After the pretzels, four devils on horseback appeared. No, Dennis and Michelle did not overindulge in craft beer and begin hallucinating, the devils on horseback are scrumptious dates filled with blue cheese, decadently wrapped in bacon, and fired in the coal oven until the bacon crisps, the dates plump, and the cheese turns deliciously gooey. Both agreed that the devils were the perfect combination of salty and sweet. Following the perfect balance of the devils, huge coal-fired wings slathered in homemade BBQ sauce filled appetizer plates. Adam, thoughtfully, offered an extra side of BBQ sauce, ranch dressing, and blue cheese dressing as dipping options. He also surreptitiously slid several additional wet naps onto the table top. The wings were enormous and expertly sauced, smoky and tangy—they did not last long and murmurs of pleasure were exchanged between the two.
The beer list reappeared and Dennis selected a Belgian beer, Brouwerij Corsendonk’s Christmas Ale, to enjoy during the main course. As the steaming coal-fired pizzas were placed on the table, Michelle remarked how excited she was to see mushrooms, one of her favorite foods, nestled into the cheese on one of the pies. Michelle lifted a forked bite of pizza to her mouth and inhaled deeply: “I smell truffle oil,” she mused as she chewed. Michelle admitted to normally opting for red sauced pies over white pizzas, but, after tasting the smoked mushroom pizza covered in fontina and ricotta cheeses, she was a convert to the white pizza. Dennis started with a spin on a classic sausage pizza. The Federal Taphouse takes this traditional pizza selection and elevates it with fennel spiced sausage and sautéed broccoli rabe.

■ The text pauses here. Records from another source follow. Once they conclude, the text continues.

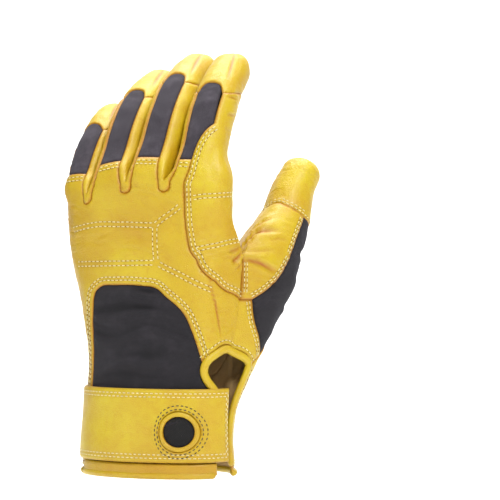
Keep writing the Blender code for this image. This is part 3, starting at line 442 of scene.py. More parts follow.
def thumb_root(turn):
    """X and Y of the thumb's outer side at the web, its ends drawn to the web's two corners."""
    angle = math.radians(THUMB_TURN)
    across = np.array([math.cos(angle), math.sin(angle)])
    back = np.array([math.sin(angle), -math.cos(angle)])

    def place(at):
        x, y = thumb_section(at, np.zeros_like(at), 1.0)
        return np.array(THUMB_BASE) + x[..., None] * across + y[..., None] * back

    share = ((turn - 6) / 2)[..., None]
    first = np.clip(1 - share / WEB_CORNER_REACH, 0, 1) ** 2
    last = np.clip(1 - (1 - share) / WEB_CORNER_REACH, 0, 1) ** 2
    start = np.array(WEB_BACK_CORNER) - place(np.array(6.0))
    end = np.array(WEB_PALM_CORNER) - place(np.array(8.0))
    return place(turn) + first * start + last * end


def web_line(turn):
    """X and Y of the web: the straight line between its two corners."""
    share = ((turn - 6) / 2)[..., None]
    return np.array(WEB_BACK_CORNER) * (1 - share) + np.array(WEB_PALM_CORNER) * share


def web_pull(turn):
    """What the web adds to the hand's section: its side is drawn to the line of the web."""
    level = np.full_like(turn, WEB_HEIGHT)
    first = np.array(WEB_BACK_CORNER) - hand_section(np.array(6.0), np.array(WEB_HEIGHT))
    last = np.array(WEB_PALM_CORNER) - hand_section(np.array(8.0), np.array(WEB_HEIGHT))
    before = smooth((turn - WEB_PULL_TURNS[0]) / (6 - WEB_PULL_TURNS[0]))[..., None] * first
    after = smooth((WEB_PULL_TURNS[1] - turn) / (WEB_PULL_TURNS[1] - 8))[..., None] * last
    inside = web_line(turn) - hand_section(turn, level)
    return np.where((turn < 6)[..., None], before, np.where((turn > 8)[..., None], after, inside))


def hand(turn, rise):
    """The hand's skin: rounded sections up its height, where the thumb's root swells out of the
    side below the web and fades above it. The rise is 0 at the cuff, 1 at the web and 2 at the
    crotches."""
    turn, rise = np.broadcast_arrays(np.asarray(turn, float) % 12.0, np.asarray(rise, float))
    low = rise <= 1.0
    mirrored = np.where(turn > 8, 13 - turn, turn)
    top = CROTCH_HEIGHT - np.interp(mirrored, (1, 2, 3, 4, 5), CROTCHES[:, 1])
    height = np.where(low, WEB_HEIGHT * rise, WEB_HEIGHT + (top - WEB_HEIGHT) * (rise - 1.0))
    flat = hand_section(turn, height)
    below = follow(THUMB_ROOT, np.clip(rise, 0, 1))[..., 0]
    above = 1 - smooth((height - WEB_HEIGHT) / WEB_BLEND_HEIGHT)
    share = np.where(low, below, above)[..., None]
    level = np.full_like(turn, WEB_HEIGHT)
    root = thumb_root(np.clip(turn, 6, 8)) - hand_section(turn, level)
    on_root = ((turn > 6) & (turn < 8) & low)[..., None]
    flat = flat + share * np.where(on_root, root, web_pull(turn))
    return np.concatenate([flat, height[..., None]], -1)


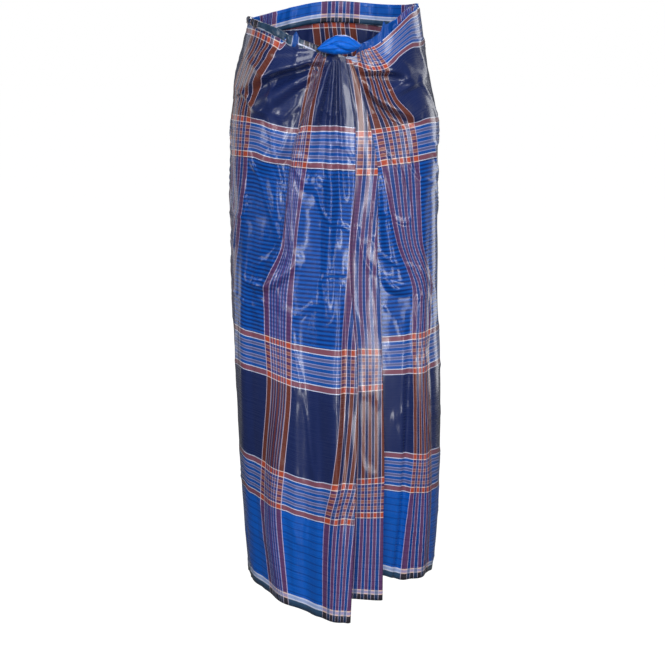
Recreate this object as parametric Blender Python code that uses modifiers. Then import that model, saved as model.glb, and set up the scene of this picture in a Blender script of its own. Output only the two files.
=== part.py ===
"""Wrapped longyi sarong: one cloth tube, pleated at the front and knotted at the waist.

Metres, +Z up, front faces -Y. The origin is the middle of the waist, where the
wearer holds the cloth. Each stretch of the cloth that shows is a thin shell,
lofted from measured tables and given its wall by a Solidify modifier.
"""

import math

import bpy
import numpy as np

for old in list(bpy.data.objects):
    bpy.data.objects.remove(old, do_unlink=True)

# ---- Sizes -------------------------------------------------------------------
WALL = 0.0012  # cloth wall of the solids
SIDE_TUCK = 0.12  # angle, radians, that the front panels reach behind the sides
SEAM_GAP = 0.003  # angle, radians, left open between the back and the front panels
TURN_IN_DEPTH = 0.034  # how far the top edge is turned down inside
TURN_IN_SET = 0.0042  # how far inside the outer layer the turned edge lies

# The wrap as rings: half shape in front and behind is a superellipse.
RING = {
    "z": (-1.00, -0.85, -0.70, -0.53, -0.42, -0.27, -0.14, -0.06, 0.00, 0.08),
    "left": (-0.147, -0.157, -0.165, -0.172, -0.175, -0.1755, -0.1755, -0.169, -0.159, -0.149),
    "right": (0.170, 0.187, 0.191, 0.188, 0.182, 0.182, 0.181, 0.166, 0.157, 0.146),
    "front": (0.097, 0.108, 0.116, 0.119, 0.119, 0.121, 0.123, 0.124, 0.124, 0.124),
    "back": (0.084, 0.095, 0.104, 0.112, 0.119, 0.130, 0.132, 0.122, 0.112, 0.106),
    "front_power": (2.2, 2.6, 3.0, 3.4, 3.4, 3.0, 2.7, 2.5, 2.4, 2.3),
    "back_power": (2.0, 2.0, 2.1, 2.2, 2.3, 2.3, 2.2, 2.1, 2.1, 2.1),
}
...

After the scrumptious mushroom and sausage pizzas, Michelle and Dennis sampled the Spaniard and the polpette pizzas. The Spaniard, beautiful to look at with its colorful roasted sweet peppers, chorizo, and bright capers, tasted just as delicious as it appeared. It was deemed “perfect” by both. The polpette pizza, bedecked with generous slices of homemade meatballs and mozzarella cheese, was the last, but certainly not least, pizza the pair tried. Dennis immediately and affectionately deemed the polpette the “meatza.” Just as the pair ate the last of the pizza, a surprise arrived at the table: avocado toast!
The avocado toast consists of a slightly sweet sourdough bed topped with guacamole, snow pea shoot salad and a fresh lime dressing. As they complimented the visually stunning dish, Michelle and Dennis also discussed how pleased they were to see this new favorite on the menu at the Taphouse. Michelle preferred to scoop up the guacamole and toppings using the corn tortilla chips that accompanied the dish whereas Dennis enjoyed a method that he called “carb-on-carb,” cutting a slice of sourdough bread with all the toppings and then loading the entire thing onto a tortilla chip. Despite their different eating styles, both complemented the dish for its delicious balance of richness and acidity.
Just as the two discussed how full and satisfied they felt, Adam reappeared with two desserts. Over peanut butter pie and chocolate ganache pizza, Michelle and Dennis reminisced about how they became foodies. Almost at the same time, the radio hosts pointed to the Food Network’s famous chef, Emeril Lagasse, as sparking their interest in food. While sampling the fluffy and light peanut butter pie, which is a cloud of peanut butter and homemade whipped cream sitting atop an Oreo crust, the two chatted amicably about the season and commented on the song playing throughout the cozy restaurant. Finally, they tasted the chocolate ganache pizza, and were delighted to end the evening on such a sweet note. Lingering over one last beer, Dennis said his kids would be so jealous that he tasted dessert pizza. Luckily, the dessert pie was huge and Michelle insisted that he take the rest home for his unsuspecting family.